Changes Coming For 2025
While SECURE 2.0 increases the catch-up limit for certain older participants, determining an eligible participant’s maximum catch-up contribution limit will become more complicated for taxable years beginning on or after January 1, 2025. While the catch-up limit for eligible participants will remain relatively simple for the years before they attain age 60, catch-up limits will increase for those who attain age 60-63 by the end of each taxable year. For these older participants, the increased catch-up contribution limit will be the greater of:
- $10,000 (as indexed) or
- 150% of the dollar amount that would be in effect for 2024 for other eligible participants (if the 2023 catch-up limit remains the same for 2024, this limit would be $11,250).
Different limits apply to SIMPLE plans. The increased catch-up limits will revert to the generally applicable “age 50” limits beginning with the taxable year in which the eligible participant attains age 64.
Note: These new provisions will significantly complicate plan administration. Plans will need to be able to track not only when a participant attains age 50, but also ages 60 and 64 for purposes of these rules.
Note: Plans will need to make sure that notices and summary plan descriptions clearly explain these new rules to participants.

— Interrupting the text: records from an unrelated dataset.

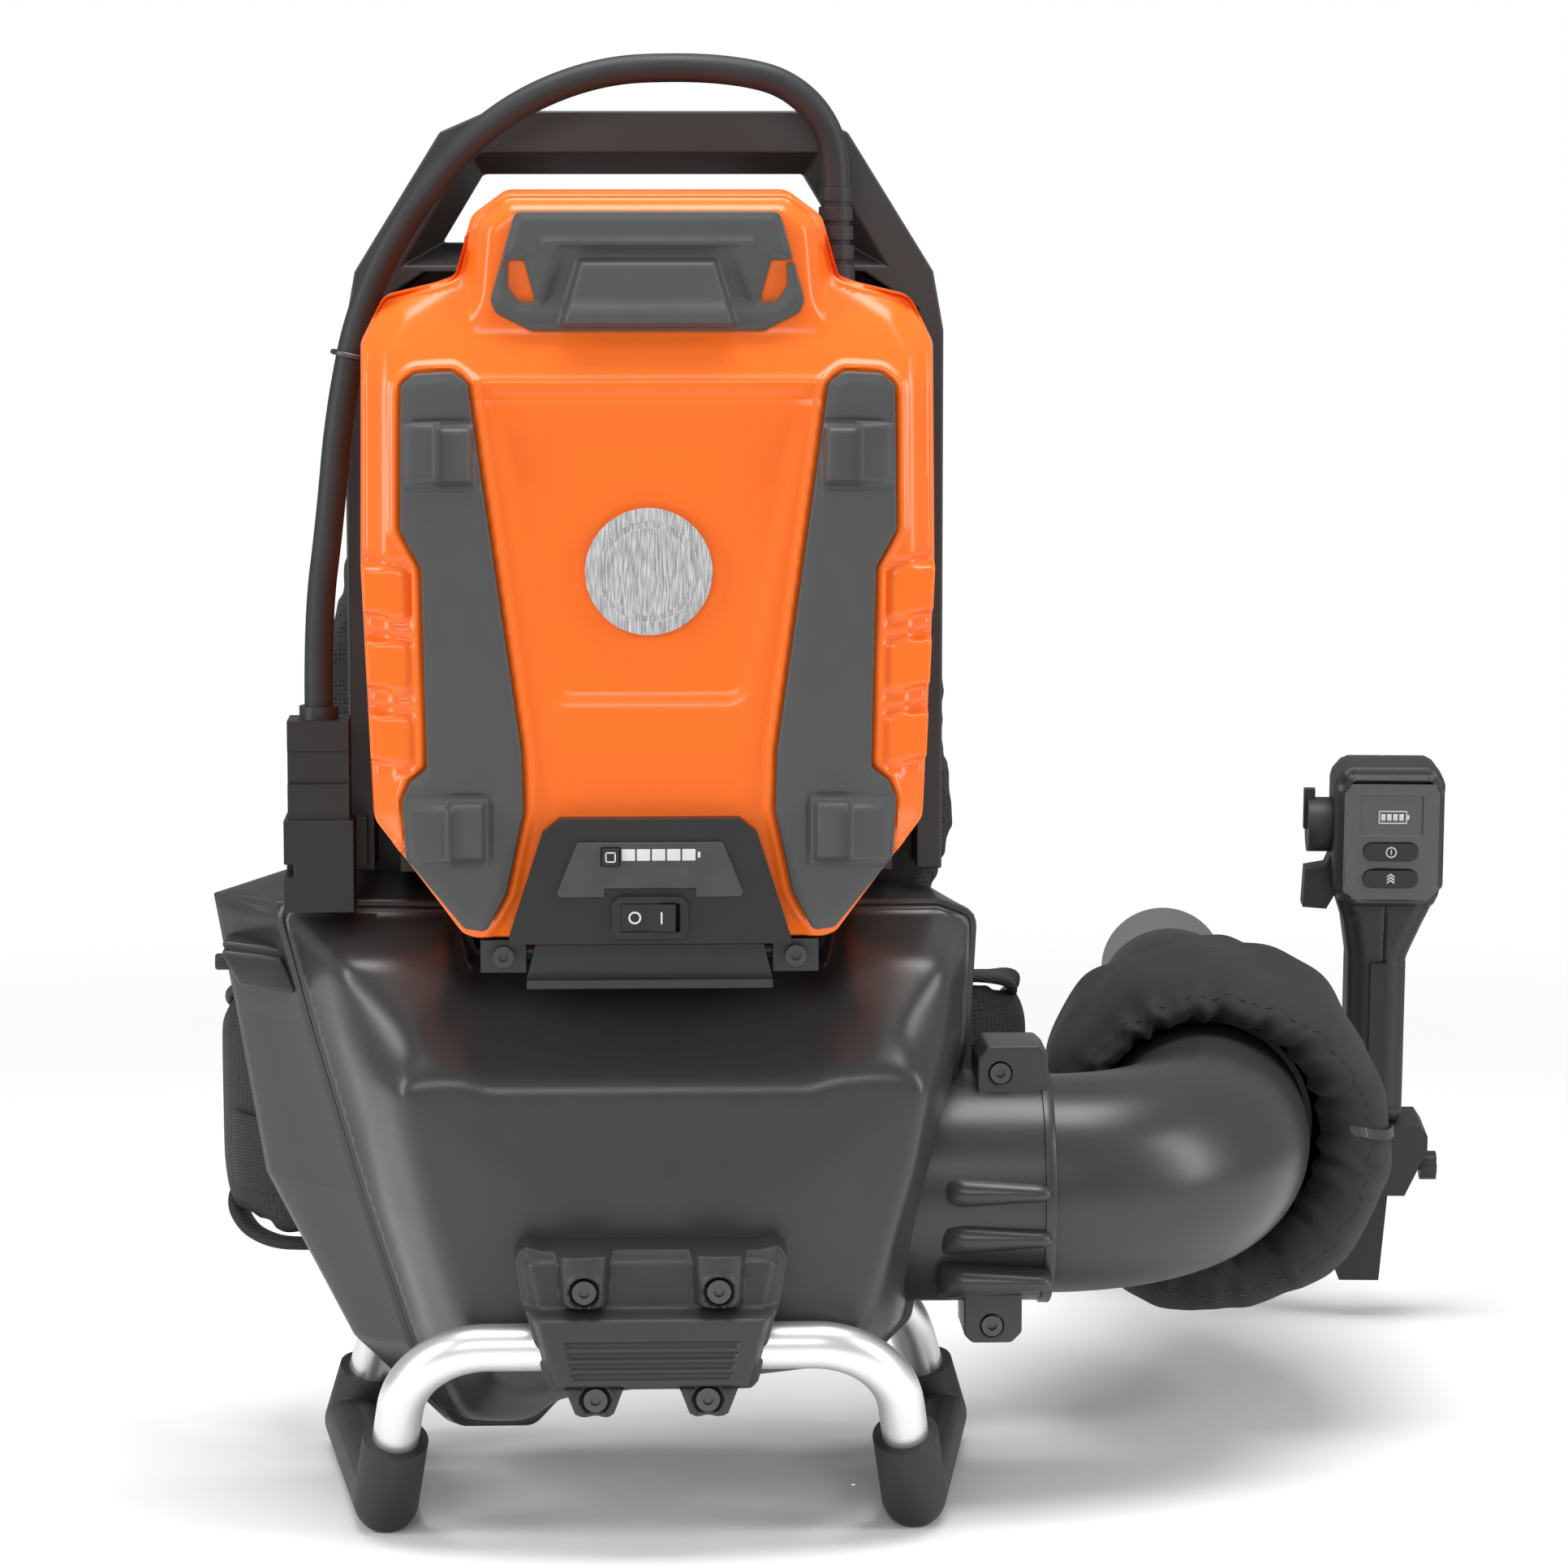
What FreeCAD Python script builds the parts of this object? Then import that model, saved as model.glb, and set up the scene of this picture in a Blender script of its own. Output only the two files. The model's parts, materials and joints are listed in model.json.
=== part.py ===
"""Battery backpack leaf blower standing on its skids. Millimetres, +Z up, the wearer's side is +Y.

The origin is on the floor, in the machine's plane of symmetry. One STEP file is written for each sub-part.
"""
import FreeCAD, Part
import math
import os

V = FreeCAD.Vector
X_AXIS, Y_AXIS, Z_AXIS = V(1, 0, 0), V(0, 1, 0), V(0, 0, 1)

# ---------------------------------------------------------------- clearances
RUNNING = 0.05          # radial gap of a shaft, pin or spigot that turns
SOFT_GAP = 0.3          # gap that keeps soft pieces and curved faces clear
BUTTON_GAP = 0.4        # gap round a button in its hole

# ---------------------------------------------------------------- driving sizes
WALL = 3.0              # moulded wall of the casings and shells

FRAME_HALF_WIDTH = 143.0
FRAME_TOP = 666.0
FRAME_BOTTOM = 112.0
PLATE_FRONT, PLATE_BACK = 52.0, 62.0
RIM_FRONT = 12.0
RIM_BOTTOM = 302.0
RIM_WIDTH = 12.0
HANDLE_OPENING = [(-97, 603), (97, 603), (77, 636), (-77, 636)]

BATTERY_BOTTOM = 287.0
BATTERY_BACK, BATTERY_SPLIT, BATTERY_FACE = -3.0, -60.0, -115.0
HUMP_BACK, HUMP_FACE = -26.0, -103.0

FAN_X, FAN_Z = -20.0, 172.0
FAN_RADIUS = 72.0
FAN_FRONT, FAN_BACK = -52.0, -8.0
INTAKE_RADIUS = 50.0
SHAFT_RADIUS = 4.0
MOTOR_RADIUS, ROTOR_RADIUS = 40.0, 23.0
CASING_SEAM, CASING_BACK, CASING_MID, CASING_FACE = 0.0, 40.0, -55.0, -98.0

OUTLET_Z = 149.0        # height of the outlet's axis, which runs along X at y = 0
ELBOW_RADIUS, DUCT_WALL = 53.0, 3.0
COLLAR_RADIUS = 56.5
COLLAR_START, COLLAR_SEAT, COLLAR_END = 120.0, 152.0, 194.0
ELBOW_BEND = 86.0
ELBOW_TURN = 87.0       # degrees from +X towards +Y
ELBOW_TAIL = 38.0
HOSE_TILT = 4.6         # degrees that the elbow is swivelled up at rest
TUBE_RADIUS, TUBE_WALL = 34.5, 2.5
TUBE_START, TUBE_END = 140.0, 365.0
SLEEVE_START, SLEEVE_END = 6.0, 262.0
HANDSET_S = 277.0       # place of the handset along the tube
GRIP_U = 112.0          # distance of the grip's middle from the tube's axis

BOW_RADIUS = 11.0       # leg tube
FOOT_RADIUS = 15.5
SOLE_CUT = 1.5
FRONT_BAR = V(0, -117, 97)
REAR_BAR = V(0, 57, 90)
BOW_BEND = 42.0
SOCKET_DEPTH = 22.0

CABLE_RADIUS = 6.75


# ---------------------------------------------------------------- helpers
def box(x0, x1, y0, y1, z0, z1):
    """Block between two corners."""
    return Part.makeBox(x1 - x0, y1 - y0, z1 - z0, V(x0, y0, z0))


def rod(start, direction, radius, length):
    """Round bar from a point along a direction."""
    return Part.makeCylinder(radius, length, V(*start), V(*direction))


def ring(start, direction, outer, inner, length):
    """Round tube from a point along a direction."""
    return rod(start, direction, outer, length).cut(rod(start, direction, inner, length))


def outline(points, y):
    """Closed wire through (x, z) points at a depth y."""
    corners = [V(x, y, z) for x, z in points]
    return Part.makePolygon(corners + corners[:1])


def plate(points, y0, y1):
    """Slab with an (x, z) outline between two depths."""
    return Part.Face(outline(points, y0)).extrude(V(0, y1 - y0, 0))


def loft(sections):
    """Solid ruled between (y, points) outlines with the same number of points."""
    return Part.makeLoft([outline(points, y) for y, points in sections], True, True)


def mirrored(half):
    """Closed symmetric outline from its right half, listed from top to bottom."""
    return half + [(-x, z) for x, z in reversed(half)]


def flipped(shape):
    """The same piece on the other side of the symmetry plane."""
    return shape.mirror(V(0, 0, 0), X_AXIS)


def inset(points, gap):
    """Outline moved inwards by a gap along every edge."""
    area = sum(a[0] * b[1] - b[0] * a[1] for a, b in zip(points, points[1:] + points[:1]))
    side = 1 if area > 0 else -1
    count, moved = len(points), []
    for i, (x, z) in enumerate(points):
        (px, pz), (nx, nz) = points[i - 1], points[(i + 1) % count]
        a = math.atan2(z - pz, x - px)
        b = math.atan2(nz - z, nx - x)
        turn = (b - a + math.pi) % (2 * math.pi) - math.pi
        reach = gap / math.cos(turn / 2)
        normal = (a + turn / 2) + side * math.pi / 2
        moved.append((x + reach * math.cos(normal), z + reach * math.sin(normal)))
    return moved


def rounded_path(points, radii):
    """Wire of straight runs through points, with an arc of the given radius at each inner point."""
    edges, start = [], points[0]
    for before, corner, after, radius in zip(points, points[1:], points[2:], radii):
        back, ahead = (before - corner).normalize(), (after - corner).normalize()
        half = back.getAngle(ahead) / 2
        cut = radius / math.tan(half)
        first, last = corner + back * cut, corner + ahead * cut
        middle = (back + ahead).normalize()
        apex = corner + middle * (radius / math.sin(half) - radius)
        edges += [Part.LineSegment(start, first).toShape(), Part.Arc(first, apex, last).toShape()]
        start = last
    edges.append(Part.LineSegment(start, points[-1]).toShape())
    return Part.Wire(edges)


def swept(path, radius):
    """Round solid along a wire."""
    first = path.OrderedEdges[0]
    start = first.valueAt(first.FirstParameter)
    away = first.tangentAt(first.FirstParameter)
    profile = Part.Wire(Part.Circle(start, away, radius).toShape())
    return path.makePipeShell([profile], True, False)


def widest_radii(points):
    """The largest comfortable arc at each inner point: 0.45 of the shorter run."""
    radii = []
    for before, corner, after in zip(points, points[1:], points[2:]):
        turn = math.pi - (before - corner).getAngle(after - corner)
        shorter = min((before - corner).Length, (after - corner).Length)
        radii.append(0.45 * shorter / math.tan(turn / 2))
    return radii


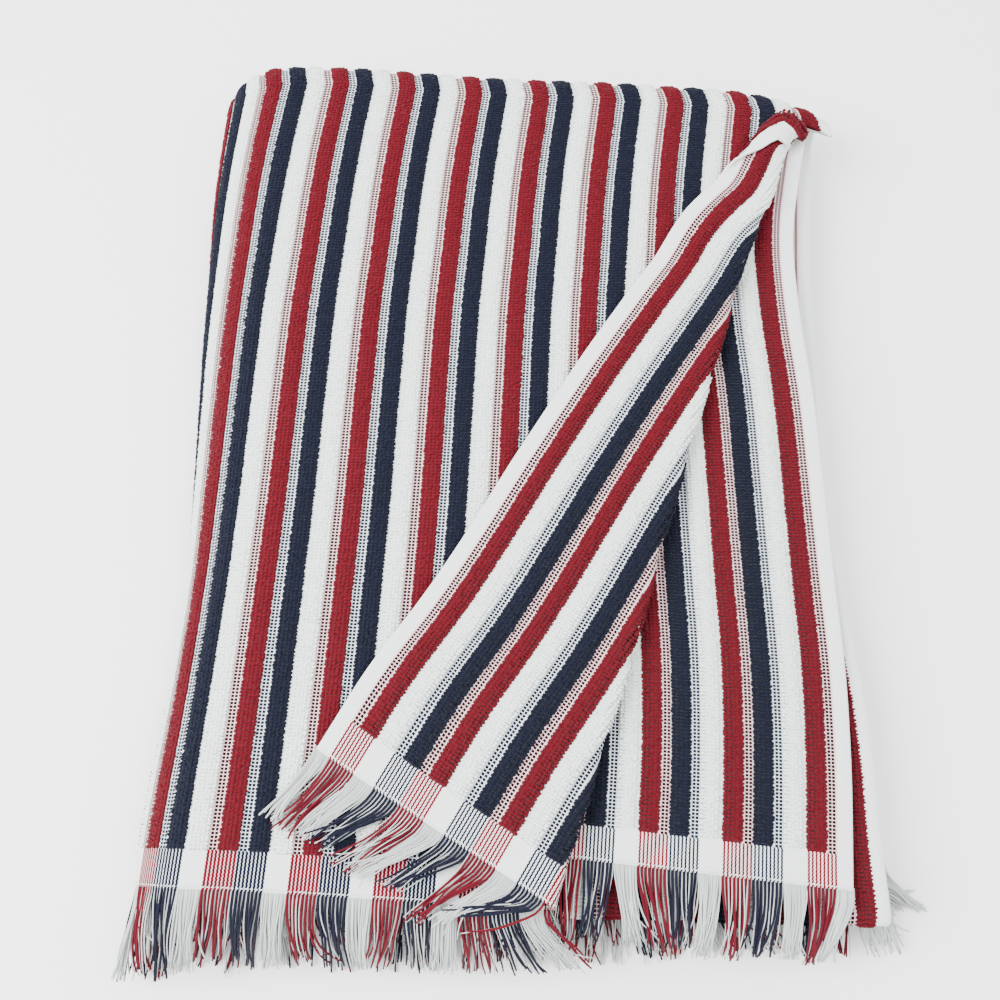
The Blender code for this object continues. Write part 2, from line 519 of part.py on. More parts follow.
def main():
    for obj in list(bpy.data.objects):
        bpy.data.objects.remove(obj)
    collection = bpy.data.collections.new("beach_towel")
    bpy.context.scene.collection.children.link(collection)
    stand_on_origin([make_cloth(collection),
                     make_fringe("fringe_front", 0.0, LEAN_FRONT, collection),
                     make_fringe("fringe_under", LENGTH, LEAN_UNDER, collection)])


main()
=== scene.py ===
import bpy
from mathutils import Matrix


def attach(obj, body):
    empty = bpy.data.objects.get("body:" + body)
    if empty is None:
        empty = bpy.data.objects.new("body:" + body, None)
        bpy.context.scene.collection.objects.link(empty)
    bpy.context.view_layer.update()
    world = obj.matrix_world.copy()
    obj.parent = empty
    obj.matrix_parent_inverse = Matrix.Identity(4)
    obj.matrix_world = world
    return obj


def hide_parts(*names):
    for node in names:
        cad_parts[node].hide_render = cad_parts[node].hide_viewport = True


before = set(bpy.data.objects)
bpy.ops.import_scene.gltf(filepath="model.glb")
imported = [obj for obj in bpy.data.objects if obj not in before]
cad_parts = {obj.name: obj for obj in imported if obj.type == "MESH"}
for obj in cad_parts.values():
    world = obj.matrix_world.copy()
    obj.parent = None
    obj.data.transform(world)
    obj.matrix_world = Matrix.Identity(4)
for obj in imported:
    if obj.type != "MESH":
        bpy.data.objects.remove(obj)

"""Striped terry beach towel, folded in eight layers with one corner turned back, and fringed at both ends.

The cloth is one sheet in flat coordinates of its own, in metres: u runs along the weft from the left
selvedge, and v along the warp from the front end. fold() carries a flat point to its place in the folded
towel, and the pile's loops and the fringes' yarns are set on the sheet through it.
"""

import math

import bmesh
import bpy
import numpy as np
from bpy.props import FloatProperty, FloatVectorProperty, IntProperty, PointerProperty
from mathutils import Matrix, Vector

bl_info = {
    "name": "Folded Beach Towel",
    "version": (1, 0, 0),
    "blender": (4, 5, 0),
    "location": "View3D > Sidebar > Towel",
    "description": "A folded terry beach towel with pile stripes, woven headers and fringes",
    "category": "Object",
}

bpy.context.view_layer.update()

# ---- Sizes of the weave, in metres unless the comment says columns ----

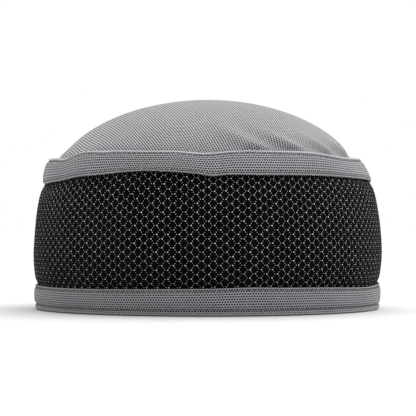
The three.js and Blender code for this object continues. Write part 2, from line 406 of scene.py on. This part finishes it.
def addRelief(tree, shader, height, look):
    inputs = {"Height": height, "Strength": look["reliefStrength"], "Distance": look["relief"] * mm}
    tree.links.new(node(tree, "ShaderNodeBump", inputs).outputs[0], shader.inputs["Normal"])


# Knitted cloth: loops of yarn round staggered holes, with fine fibres. The holes get a dark colour,
# painted shade of what lies behind the cloth. A look's lengths are in millimetres, and its scales are of
# noises, in waves to the metre.
def knitMaterial(name, look):
    material, tree, shader = clothShader(name, look)
    weave = node(tree, "ShaderNodeUVMap", uv_map="weave").outputs[0]
    place = node(tree, "ShaderNodeTexCoord").outputs["Object"]
    row = node(tree, "ShaderNodeSeparateXYZ", {0: weave}).outputs[1]
    placed = node(tree, "ShaderNodeSeparateXYZ", {0: place}).outputs
    weave = vector(tree, "MULTIPLY", weave, (look["holesPerColumn"], look["holesPerRow"], 0))
    away = holeDistance(tree, weave, look)
    for first, last in look.get("closedRows", []):
        begun = ramp(tree, row, first - look["closeWithin"], first)
        closed = calc(tree, "MULTIPLY", begun, ramp(tree, row, last, last + look["closeWithin"], 1, 0))
        away = calc(tree, "MULTIPLY_ADD", closed, look["closeBy"], away)
    uneven = noise(tree, place, look["wobbleScale"])
    away = calc(tree, "ADD", away, ramp(tree, uneven, 0, 1, -look["wobble"], look["wobble"], "LINEAR"))
    low, high = look["holeRadius"] - look["holeSoft"], look["holeRadius"] + look["holeSoft"]
    yarnShare = ramp(tree, away, low, high)
    # where a look says so, the holes' painted shade fades along an axis to the mean share of yarn
    for part in look.get("holeShadeFade", []):
        axis = placed[part["axis"]]
        beyond = ramp(tree, axis, part["start"] * mm, part["end"] * mm, 0, part["by"])
        toMean = calc(tree, "SUBTRACT", look["meanShare"], yarnShare)
        yarnShare = calc(tree, "MULTIPLY_ADD", beyond, toMean, yarnShare)
    # the holes' dark colour is painted shade of what lies behind the cloth
    colour = mixColour(tree, yarnShare, (*look["hole"], 1), yarnColour(tree, place, look))
    tree.links.new(colour, shader.inputs["Base Color"])
    loops = ramp(tree, away, low, look["loopTop"])
    fibres = noise(tree, place, look["fibreScale"], detail=3.0)
    addRelief(tree, shader, calc(tree, "MULTIPLY_ADD", fibres, look["fibreHeight"], loops), look)
    return material


# Crown
crown = {
    "top": 111.5,
    "centreHeight": 60.5,      # of the ellipse that the dome is part of
    "halfWidth": 85.0,
    "edgeHeight": 79.2,        # where the dome passes inside the roll
    "skirt": [(81.9, 71.9), (80.1, 77.0)],    # corners under the dome: radius and height
    "domeCorners": 14,
    "wall": 1.1,
    "lineStep": 1.4,           # length of a face along the outline
    "foldStart": 80.0,
    "foldCrest": 3.0,          # rise above the start where a fold stands highest
    "foldTwist": -1.05,        # degrees round the cap for each millimetre of rise
    # the valley beside each fold, as shares of the fold's height and spread
    "valley": {"depth": 0.28, "aside": 1.9, "spread": 1.2},
    "cutAcross": 0.2,          # metres across the round cut of cloth, laid flat
}

crownFolds = [
    {"angle": 20.8, "spread": 4.6, "height": 1.7, "climb": 8.5},
    {"angle": 37.0, "spread": 4.4, "height": 1.9, "climb": 7.5},
    {"angle": 56.5, "spread": 4.2, "height": 1.6, "climb": 6.5},
    {"angle": 74.0, "spread": 4.5, "height": 1.7, "climb": 5.5},
]

crownLook = {
    # the rows slant by some degrees, bow, and are squeezed together on one side
    "columnPitch": 1.47, "rowPitch": 1.45, "slant": 5.9, "bow": 2.27, "squeeze": 0.93,
    "holesPerColumn": 1, "holesPerRow": 1, "holeLength": 1.32,
    "holeRadius": 0.47, "holeSoft": 0.11, "loopTop": 0.8, "wobble": 0.07, "wobbleScale": 2200.0,
    # the holes' painted shade fades towards the right and the top, to the cloth's mean share of yarn
    "meanShare": 0.57,         # of yarn in the cloth
    "holeShadeFade": [
        {"axis": "X", "start": 36.0, "end": 56.0, "by": 0.6},
        {"axis": "Z", "start": 104.5, "end": 109.5, "by": 0.65},
    ],
    # the hole colour is painted shade of the hollow under the crown
    "yarn": (0.69, 0.696, 0.72), "yarnDark": (0.64, 0.646, 0.67), "hole": (0.02, 0.021, 0.024),
    "shadeScale": 45.0, "shadeDetail": 3.0, "shadeRange": (0.3, 0.7),
    "relief": 0.35, "reliefStrength": 0.8, "fibreHeight": 0.12, "fibreScale": 5200.0,
    "roughness": 0.8, "specular": 0.25, "sheen": 0.25, "sheenRoughness": 0.45,
}


# The pull folds at the front right, along the dome's normal
def crownFoldShift(angle, radius, height):
    rise = height - crown["foldStart"]
    valley = crown["valley"]
    stand = np.zeros_like(rise)
    for fold in crownFolds:
        away = turnFrom(fold["angle"] + crown["foldTwist"] * rise, angle)
        ridge = bump(away, fold["spread"])
        beside = bump(away - valley["aside"] * fold["spread"], valley["spread"] * fold["spread"])
        swell = smoothstep(rise, 0, crown["foldCrest"]) * bump(rise - crown["foldCrest"], fold["climb"])
        stand = stand + fold["height"] * (ridge - valley["depth"] * beside) * swell
    across = radius / crown["halfWidth"] ** 2
    up = (height - crown["centreHeight"]) / (crown["top"] - crown["centreHeight"]) ** 2
    size = np.hypot(across, up)
    return stand * across / size, stand * up / size


def crownOutline():
    tall = crown["top"] - crown["centreHeight"]
    lastTurn = math.acos((crown["edgeHeight"] - crown["centreHeight"]) / tall)
    dome = [
        (crown["halfWidth"] * math.sin(turn), crown["centreHeight"] + tall * math.cos(turn))
        for turn in np.linspace(lastTurn, 0, crown["domeCorners"])
    ]
    line, run = smoothLine([*crown["skirt"], *dome], crown["lineStep"], toAxis=True)
    return wallOutline(line, run[-1] - run, crown["wall"], toAxis=True)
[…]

Amendments required to comply with SECURE 2.0 must be adopted on or before the last day of the first plan year beginning on or after January 1, 2025 (January 1, 2027 for governmental and applicable collectively bargained plans), but plan sponsors will need to be thinking about these changes now in order to prepare. Plan administrators will need to ensure that their plans are being operated in compliance with applicable SECURE 2.0 requirements as of their applicable effective dates pending remedial amendment.